3. Emotions négatives
« Gare à vos notes de frais ! ». Dans l’ascenseur, votre patron dégaine cette remarque assassine alors que avez été félicité par vos pairs et n+2 pour avoir remporté deux contrat majeurs. Cette critique va vous pourrir la journée, tout comme le font des contrariétés domestiques. Elles vous obnubilent, tuant votre concentration. Le cerveau limbique, siège des émotions, se polarise en effet sur le négatif, même peu important, au détriment du positif, même majeur. Dès lors, il faut analyser et objectiver les faits perturbateurs. Le seul moyen de les éliminer.
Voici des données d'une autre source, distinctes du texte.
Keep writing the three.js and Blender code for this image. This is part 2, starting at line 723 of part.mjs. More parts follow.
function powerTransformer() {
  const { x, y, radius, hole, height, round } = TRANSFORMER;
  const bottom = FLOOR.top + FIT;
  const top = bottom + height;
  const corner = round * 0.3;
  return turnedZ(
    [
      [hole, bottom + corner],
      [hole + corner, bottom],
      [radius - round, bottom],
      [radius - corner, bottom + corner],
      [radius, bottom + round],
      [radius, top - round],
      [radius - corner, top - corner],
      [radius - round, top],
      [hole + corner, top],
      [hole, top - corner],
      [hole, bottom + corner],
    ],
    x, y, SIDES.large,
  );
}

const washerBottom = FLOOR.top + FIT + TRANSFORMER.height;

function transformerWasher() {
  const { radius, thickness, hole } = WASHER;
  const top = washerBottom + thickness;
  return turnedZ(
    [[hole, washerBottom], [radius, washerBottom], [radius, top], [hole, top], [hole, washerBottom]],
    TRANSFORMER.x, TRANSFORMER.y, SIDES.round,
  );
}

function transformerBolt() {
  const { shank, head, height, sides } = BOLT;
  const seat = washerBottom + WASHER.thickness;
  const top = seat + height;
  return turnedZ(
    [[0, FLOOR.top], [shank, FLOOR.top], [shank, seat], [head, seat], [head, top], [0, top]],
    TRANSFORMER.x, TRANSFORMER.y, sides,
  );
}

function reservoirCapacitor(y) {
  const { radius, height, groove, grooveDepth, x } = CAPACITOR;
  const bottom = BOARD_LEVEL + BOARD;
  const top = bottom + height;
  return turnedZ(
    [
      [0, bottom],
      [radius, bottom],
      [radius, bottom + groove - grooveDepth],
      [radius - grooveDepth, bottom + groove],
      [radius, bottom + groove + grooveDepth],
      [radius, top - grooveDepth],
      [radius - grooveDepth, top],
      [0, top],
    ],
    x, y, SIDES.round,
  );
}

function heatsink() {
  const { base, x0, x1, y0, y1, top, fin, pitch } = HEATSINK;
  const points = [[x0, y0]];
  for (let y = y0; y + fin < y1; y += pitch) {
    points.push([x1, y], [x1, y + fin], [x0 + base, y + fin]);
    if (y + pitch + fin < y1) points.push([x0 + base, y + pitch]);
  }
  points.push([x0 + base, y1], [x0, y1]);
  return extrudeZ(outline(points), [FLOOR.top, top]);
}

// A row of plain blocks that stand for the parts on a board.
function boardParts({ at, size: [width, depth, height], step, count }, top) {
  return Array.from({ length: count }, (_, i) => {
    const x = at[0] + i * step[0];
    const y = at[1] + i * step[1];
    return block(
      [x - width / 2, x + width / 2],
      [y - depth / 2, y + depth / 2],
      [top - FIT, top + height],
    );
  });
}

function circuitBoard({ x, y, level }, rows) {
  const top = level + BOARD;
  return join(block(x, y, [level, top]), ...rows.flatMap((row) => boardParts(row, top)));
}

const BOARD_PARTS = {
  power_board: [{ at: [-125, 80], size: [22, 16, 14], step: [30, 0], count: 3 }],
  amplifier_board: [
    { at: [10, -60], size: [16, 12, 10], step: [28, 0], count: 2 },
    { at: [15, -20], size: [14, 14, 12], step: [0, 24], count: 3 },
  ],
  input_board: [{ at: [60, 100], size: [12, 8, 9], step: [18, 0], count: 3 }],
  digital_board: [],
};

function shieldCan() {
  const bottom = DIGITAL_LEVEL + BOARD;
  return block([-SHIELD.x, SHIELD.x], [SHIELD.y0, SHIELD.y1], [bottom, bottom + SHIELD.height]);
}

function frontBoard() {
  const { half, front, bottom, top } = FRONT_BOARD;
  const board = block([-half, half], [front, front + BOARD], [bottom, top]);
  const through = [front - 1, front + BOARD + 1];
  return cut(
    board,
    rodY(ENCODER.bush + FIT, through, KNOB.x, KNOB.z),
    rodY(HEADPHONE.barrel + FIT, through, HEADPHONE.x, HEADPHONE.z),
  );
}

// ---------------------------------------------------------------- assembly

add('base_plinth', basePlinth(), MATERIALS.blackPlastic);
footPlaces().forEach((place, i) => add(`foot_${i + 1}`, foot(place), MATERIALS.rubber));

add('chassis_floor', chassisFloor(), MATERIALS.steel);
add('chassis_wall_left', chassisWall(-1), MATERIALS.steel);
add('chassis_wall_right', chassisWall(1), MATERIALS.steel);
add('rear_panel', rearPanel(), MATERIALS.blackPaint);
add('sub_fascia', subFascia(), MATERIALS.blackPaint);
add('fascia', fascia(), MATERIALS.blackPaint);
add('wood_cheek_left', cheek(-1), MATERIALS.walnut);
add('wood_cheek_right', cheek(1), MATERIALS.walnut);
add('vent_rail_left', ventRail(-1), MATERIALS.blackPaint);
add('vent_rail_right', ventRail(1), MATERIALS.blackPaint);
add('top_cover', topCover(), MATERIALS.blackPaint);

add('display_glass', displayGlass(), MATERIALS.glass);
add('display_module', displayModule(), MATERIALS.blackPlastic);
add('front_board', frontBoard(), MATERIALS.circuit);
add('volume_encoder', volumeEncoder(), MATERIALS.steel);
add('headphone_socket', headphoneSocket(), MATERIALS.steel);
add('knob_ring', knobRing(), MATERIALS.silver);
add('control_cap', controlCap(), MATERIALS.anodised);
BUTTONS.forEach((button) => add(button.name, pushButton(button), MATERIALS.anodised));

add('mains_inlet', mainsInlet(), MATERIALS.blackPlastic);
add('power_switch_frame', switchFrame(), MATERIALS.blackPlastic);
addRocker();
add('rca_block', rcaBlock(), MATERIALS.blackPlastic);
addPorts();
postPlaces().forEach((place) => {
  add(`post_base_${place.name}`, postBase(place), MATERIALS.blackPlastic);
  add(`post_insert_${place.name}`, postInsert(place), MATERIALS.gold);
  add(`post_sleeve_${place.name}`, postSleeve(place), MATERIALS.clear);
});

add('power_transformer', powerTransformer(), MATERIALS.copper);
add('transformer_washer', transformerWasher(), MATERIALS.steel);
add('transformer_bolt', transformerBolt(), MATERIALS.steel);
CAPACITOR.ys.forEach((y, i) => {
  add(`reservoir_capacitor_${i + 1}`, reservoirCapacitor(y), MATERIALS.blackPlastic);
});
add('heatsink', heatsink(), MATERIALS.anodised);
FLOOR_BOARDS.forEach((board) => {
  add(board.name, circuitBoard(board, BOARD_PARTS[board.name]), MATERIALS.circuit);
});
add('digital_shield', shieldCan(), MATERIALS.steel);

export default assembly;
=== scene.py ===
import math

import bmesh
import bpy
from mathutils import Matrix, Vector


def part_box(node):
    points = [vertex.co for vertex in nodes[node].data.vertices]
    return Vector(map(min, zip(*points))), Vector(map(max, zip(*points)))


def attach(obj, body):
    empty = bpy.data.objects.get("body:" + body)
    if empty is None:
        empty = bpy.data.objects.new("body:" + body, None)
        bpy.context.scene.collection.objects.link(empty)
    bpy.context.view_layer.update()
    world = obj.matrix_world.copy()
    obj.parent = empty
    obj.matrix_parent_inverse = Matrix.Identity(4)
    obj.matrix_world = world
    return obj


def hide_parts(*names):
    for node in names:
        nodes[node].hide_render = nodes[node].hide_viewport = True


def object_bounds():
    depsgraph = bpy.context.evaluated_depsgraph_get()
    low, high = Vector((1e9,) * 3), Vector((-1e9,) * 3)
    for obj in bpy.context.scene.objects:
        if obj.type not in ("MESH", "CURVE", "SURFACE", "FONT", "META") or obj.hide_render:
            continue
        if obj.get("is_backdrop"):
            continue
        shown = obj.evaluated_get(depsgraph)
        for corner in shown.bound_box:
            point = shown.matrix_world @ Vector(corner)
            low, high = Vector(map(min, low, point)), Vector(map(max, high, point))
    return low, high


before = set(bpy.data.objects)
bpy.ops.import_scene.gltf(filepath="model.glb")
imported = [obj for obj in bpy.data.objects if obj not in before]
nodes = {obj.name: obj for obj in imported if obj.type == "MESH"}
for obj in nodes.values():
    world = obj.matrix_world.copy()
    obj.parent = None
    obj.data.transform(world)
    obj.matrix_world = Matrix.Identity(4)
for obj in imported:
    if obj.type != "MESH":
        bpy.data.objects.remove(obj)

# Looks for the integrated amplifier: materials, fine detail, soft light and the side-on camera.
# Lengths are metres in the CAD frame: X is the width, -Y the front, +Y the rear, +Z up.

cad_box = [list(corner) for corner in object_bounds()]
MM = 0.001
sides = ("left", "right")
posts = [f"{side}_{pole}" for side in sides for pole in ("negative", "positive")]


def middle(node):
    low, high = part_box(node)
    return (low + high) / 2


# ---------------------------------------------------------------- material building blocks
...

>> A faire. Différer la résolution du problème et conduire ses méninges sur des aspects constructifs (un projet de loisir, une actualisation d’agenda etc.). L’attention se déporte du « moi » au « nous » et s’ouvre au monde.
4. Sens et plaisir
Lorsque la mission est rébarbative ou ennuyeuse, anticipez le bénéfice futur que vous allez dégager. En vous focalisant sur l’intérêt et la finalité de la tâche, vous atteindrez un état de concentration au top. Le test du Marshmallow menée en 1972 par le psychologue américain Walter Mischel auprès d’enfants de 4 ans, montre que si un tiers a su résister un quart d’heure à la tentation de manger l’unique friandise devant eux pour la promesse d’en obtenir deux, c’est en décrochant son attention de l’objet du désir et en la réaffectant sur une autre cible (un jeu dans la tête, une chanson, etc.).
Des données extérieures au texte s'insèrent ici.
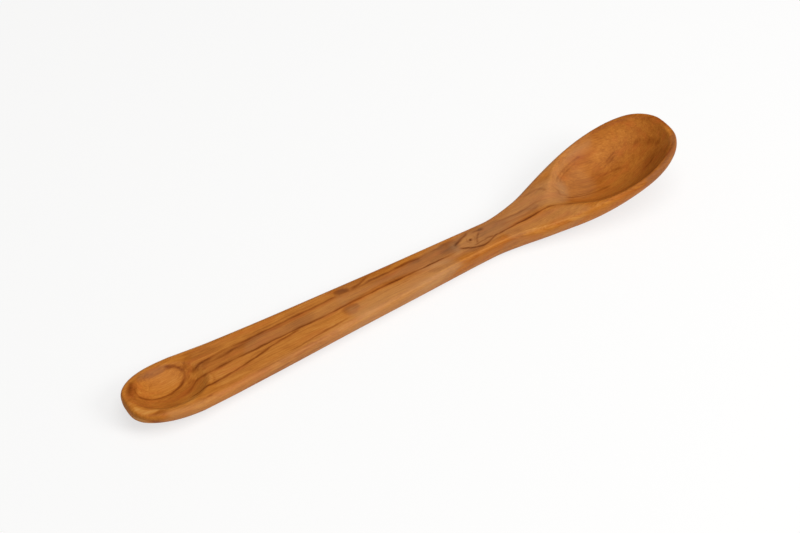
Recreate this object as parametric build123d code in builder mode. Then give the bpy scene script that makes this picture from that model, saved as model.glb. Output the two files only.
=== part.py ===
from build123d import *
from math import sqrt
import os

# A double-ended wooden spoon, carved from one piece of olive wood, in millimetres.
# Origin under the middle of its length, on the surface it lies on. The handle's end,
# with a small tasting scoop, points to -X, the bowl to +X, and Z is up.

# plan view
spoon_length = 300.0
handle_end_width = 33.8
handle_end_round = 30.5    # from the very end to where the handle is widest
neck_width = 16.3
neck_from_tip = 105.0      # where the handle stops tapering and the bowl begins to widen
bowl_width = 45.2
bowl_round = 30.4          # from the bowl's widest place to its tip

# side view
handle_thickness = 9.2     # at the thinnest place, behind the small scoop
thinnest_place = 50.0
neck_thickness = 11.6
end_lift = 3.3             # how far the top turns up at the handle's end
end_under_lift = 5.8       # how far the underside rises to the same end
rim_start_from_tip = 84.0  # where the top leaves the handle's line and climbs as the rim
rim_bend_length = 8.0      # over which it bends upward
rim_tip_height = 29.4      # where the rim's line would reach the tip
belly_end_from_tip = 63.0  # where the underside leaves the table
belly_bend_length = 30.0   # over which it bends upward
tip_under_height = 22.0    # where the underside's line would reach the tip

# cross section
edge_round = 2.2           # soft upper edge of the handle
rim_round = 1.4            # soft outer edge of the bowl's rim
sole_depth = 0.3           # planed off the underside, so that the spoon lies flat
end_nose_length = 3.0      # the thickness closes to a round nose over this length
tip_nose_length = 14.0
nose_blunt = 0.3           # the round ends stop this much short of a point

# bowl hollow, as a round-nosed tool leaves it
bowl_depth = 11.0
bowl_opening_width = 40.6
bowl_opening_from_tip = 73.5
bowl_rim_at_tip = 2.2
bowl_axis_climb = 9.0      # the tool's axis climbs more than the rim, so the tip stays thicker

# small scoop in the handle's end
scoop_depth = 5.5
scoop_opening_width = 25.6
scoop_opening_start = 4.5
scoop_opening_length = 36.0

rim_ease = 0.6             # soft inner edge of both hollows
overrun = 4.0              # the cut for the sole runs past the wood by this much

# shape of the sections, as shares of the width or the thickness
handle_flat_share = 0.5    # flat strip of the underside along the handle
belly_flat_share = 0.1     # and under the bowl
end_nose_share = 0.55      # height of the round nose
tip_nose_share = 0.68

# how fast the outlines turn
end_power_share = 2.5      # handle's end in plan, 2 is an ellipse
tip_power_share = 2.0
taper_power_share = 0.92   # under 1 the handle narrows early
swell_power_share = 0.84   # under 1 the bowl widens early
neck_power_share = 1.4     # over 1 the handle thickens late
lift_power_share = 1.3

# hollow profiles: place along the opening and depth there, a negative depth is above the wood
bowl_profile_shares = (
    (-0.06, -0.08),
    (0.0, 0.0),
    (0.12, 0.26),
    (0.26, 0.72),
    (0.48, 1.0),
    (0.74, 0.8),
    (0.9, 0.44),
    (1.0, 0.0),
    (1.02, -0.16),
)
scoop_profile_shares = (
    (-0.03, -0.2),
    (0.0, 0.0),
    (0.1, 0.42),
    (0.26, 0.84),
    (0.5, 1.0),
    (0.72, 0.86),
    (0.88, 0.46),
    (1.0, 0.0),
    (1.06, -0.2),
)

# places of the cross sections in each stretch, closer together towards the round ends
end_station_shares = (0.0, 0.04, 0.12, 0.28, 0.5, 0.75)
handle_station_shares = (0.0, 0.12, 0.3, 0.5, 0.7, 0.88)
swell_station_shares = (0.0, 0.14, 0.28, 0.42, 0.56, 0.7, 0.85)
tip_station_shares = (1.0, 0.75, 0.5, 0.28, 0.12, 0.04, 0.0)

# places along the spoon are measured from the handle's end
neck_place = spoon_length - neck_from_tip
widest_place = spoon_length - bowl_round
rim_start = spoon_length - rim_start_from_tip
belly_end = spoon_length - belly_end_from_tip


def ease(t):
    """Smooth step from 0 to 1."""
    t = min(max(t, 0), 1)
    return t * t * (3 - 2 * t)


def round_end(distance, reach, power):
    """Share of the full size at a distance from a rounded end."""
    left = 1 - min((distance + nose_blunt) / (reach + nose_blunt), 1)
    return (1 - left**power) ** (1 / power)


def climb(distance, bend, run, height):
    """Height gained along a bend that turns into a straight climb."""
    slope = height / (run - bend / 2)
    if distance <= 0:
        return 0
    if distance < bend:
        return slope * distance**2 / (2 * bend)
    return slope * (distance - bend / 2)


def half_width(x):
    if x < handle_end_round:
        return handle_end_width / 2 * round_end(x, handle_end_round, end_power_share)
    if x < neck_place:
        along = (x - handle_end_round) / (neck_place - handle_end_round)
        return handle_end_width / 2 + (neck_width - handle_end_width) / 2 * along**taper_power_share
    along = min((x - neck_place) / (widest_place - neck_place), 1)
    width = neck_width + (bowl_width - neck_width) * ease(along**swell_power_share)
    return width / 2 * round_end(spoon_length - x, bowl_round, tip_power_share)


def top_height(x):
    along = min(max(x - thinnest_place, 0) / (neck_place - thinnest_place), 1)
    height = handle_thickness + (neck_thickness - handle_thickness) * along**neck_power_share
    height += end_lift * max(1 - x / thinnest_place, 0) ** lift_power_share
    rim_height = rim_tip_height - neck_thickness
    return height + climb(x - rim_start, rim_bend_length, rim_start_from_tip, rim_height)


def under_height(x):
    end_rise = end_under_lift * max(1 - x / thinnest_place, 0) ** 2
    return end_rise + climb(x - belly_end, belly_bend_length, belly_end_from_tip, tip_under_height)


def section(x):
    """Cross section: flat top, soft upper edges, full round sides, flat strip below."""
    half = half_width(x)
    top = top_height(x)
    under = under_height(x) - sole_depth
    if x < spoon_length / 2:
        nose = under + end_nose_share * (top - under)
        closing = round_end(x, end_nose_length, 2)
    else:
        nose = under + tip_nose_share * (top - under)
        closing = round_end(spoon_length - x, tip_nose_length, 2)
    top = nose + (top - nose) * closing
    under = nose + (under - nose) * closing
    belly = ease((x - neck_place) / (belly_end - neck_place))
    corner = min(edge_round + (rim_round - edge_round) * belly, (top - under) / 3, half / 2)
    side = top - corner
    flat = half * (handle_flat_share + (belly_flat_share - handle_flat_share) * belly)
    with BuildSketch(Plane.YZ.offset(x - spoon_length / 2)) as outline:
        with BuildLine():
            Line((corner - half, top), (half - corner, top))
            EllipticalCenterArc((half - corner, side), corner, corner, 0, arc_size=90)
            EllipticalCenterArc((flat, side), half - flat, side - under, 270, arc_size=90)
            Line((flat, under), (-flat, under))
            EllipticalCenterArc((-flat, side), half - flat, side - under, 180, arc_size=90)
            EllipticalCenterArc((corner - half, side), corner, corner, 90, arc_size=90)
        make_face()
    return outline.sketch


def stations():
    places = [share * handle_end_round for share in end_station_shares]
    places += [handle_end_round + share * (neck_place - handle_end_round) for share in handle_station_shares]
    places += [neck_place + share * (widest_place - neck_place) for share in swell_station_shares]
    places += [spoon_length - share * bowl_round for share in tip_station_shares]
    return places


def gouge(start, length, depth, width, axis_climb, profile_shares):
    """Half section of a round-nosed tool, and the axis above the opening that it turns about."""
    radius = (depth**2 + (width / 2) ** 2) / (2 * depth)
    rise = top_height(start + length) - top_height(start)
    reach = sqrt(length**2 + rise**2)
    opening = Plane(
        origin=(start - spoon_length / 2, 0, top_height(start)),
        x_dir=(length, 0, rise),
        z_dir=(0, -1, 0),
    )

    def axis_point(along):
        return along, radius - depth + axis_climb * (along / reach - 0.5)

    points = [(place * reach, -share * depth) for place, share in profile_shares]
    with BuildSketch(opening) as profile:
        with BuildLine():
            Spline(*points)
            Polyline(points[-1], axis_point(points[-1][0]), axis_point(points[0][0]), points[0])
        make_face()
    first = opening.from_local_coords(axis_point(0))
    last = opening.from_local_coords(axis_point(reach))
    axis = Axis(first, last - first)
    # turned over the axis, so that the hollow's surface has no seam
    return profile.sketch.rotate(axis, 180), axis


sections = [section(x) for x in stations()]
bowl_tool, bowl_axis = gouge(
    spoon_length - bowl_opening_from_tip,
    bowl_opening_from_tip - bowl_rim_at_tip,
    bowl_depth,
    bowl_opening_width,
    bowl_axis_climb,
    bowl_profile_shares,
)
scoop_tool, scoop_axis = gouge(
    scoop_opening_start,
    scoop_opening_length,
    scoop_depth,
    scoop_opening_width,
    0,
    scoop_profile_shares,
)

with BuildPart() as spoon:
    loft(sections=sections)
    # the sole, flat from behind the scoop to under the bowl
    Box(
        spoon_length + overrun,
        bowl_width + overrun,
        overrun,
        align=(Align.CENTER, Align.CENTER, Align.MAX),
        mode=Mode.SUBTRACT,
    )
    # the two hollows, with soft inner edges
    for tool, axis in ((bowl_tool, bowl_axis), (scoop_tool, scoop_axis)):
        revolve(tool, axis=axis, mode=Mode.SUBTRACT)
        hollow = spoon.faces().filter_by(GeomType.REVOLUTION).sort_by_distance(axis.position)[0]
        fillet(hollow.edges(), radius=rim_ease)

os.makedirs("parts", exist_ok=True)
spoon.part.label = "spoon"
export_step(spoon.part, "parts/spoon.step")
print(f"solids {len(spoon.solids())}, valid {spoon.part.is_valid}, volume {spoon.part.volume:.0f} mm3")
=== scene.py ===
import math
import bpy
import numpy as np
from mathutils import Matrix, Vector


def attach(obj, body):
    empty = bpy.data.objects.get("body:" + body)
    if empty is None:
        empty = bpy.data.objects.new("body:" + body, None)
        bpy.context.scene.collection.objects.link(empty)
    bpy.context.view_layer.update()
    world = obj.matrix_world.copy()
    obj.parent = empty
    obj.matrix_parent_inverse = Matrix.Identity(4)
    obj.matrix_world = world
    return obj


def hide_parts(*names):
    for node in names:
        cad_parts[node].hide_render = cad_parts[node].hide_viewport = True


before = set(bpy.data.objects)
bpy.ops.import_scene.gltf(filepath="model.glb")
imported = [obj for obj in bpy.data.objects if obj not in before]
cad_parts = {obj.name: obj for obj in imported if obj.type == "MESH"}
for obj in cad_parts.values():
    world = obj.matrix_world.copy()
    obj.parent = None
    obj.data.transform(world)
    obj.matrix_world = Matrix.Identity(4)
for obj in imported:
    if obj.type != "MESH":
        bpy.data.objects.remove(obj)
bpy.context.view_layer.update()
print("frame: nodes", sorted(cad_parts))

mm = 0.001  # all sizes below are in millimetres, Blender works in metres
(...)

>> A faire. S’interroger sur la signification et la portée pour soi, de toute action engagée : contentement, déblocage d’une situation, irréprochabilité, etc.
5. Abstraction (du brouhaha, des images)
Dans le TVG, l’agitation des passagers pollue votre champ visuel et le silence indispensable pour travailler. Pourtant, si votre famille ou votre patron vous contacte, vous zapperez ces bruits par le mécanisme du « verrouillage de phase » décrit par le neurobiologiste américain Richard Davidson. En clair, par la capacité à se créer une bulle autour de soi malgré les distractions. De fait, a constaté ce chercheur, plus la contrainte de temps est forte, plus l’enjeu stratégique est puissant, plus l’enjeu affectif est élevé, plus l’attention est intense. La famille relevant de l’affectif, et le boss du « stratégique » vous serez tout ouïe, et sans effort, pour eux. Si les trois points sont réunis, la focalisation sera optimale.
>> A faire. Valoriser le lien affectif dans ses activités (aider un collègue, satisfaire un client, etc.) ; se rappeler en quoi la tâche peut être utile (carrière, notoriété etc.) ; minuter ses occupations.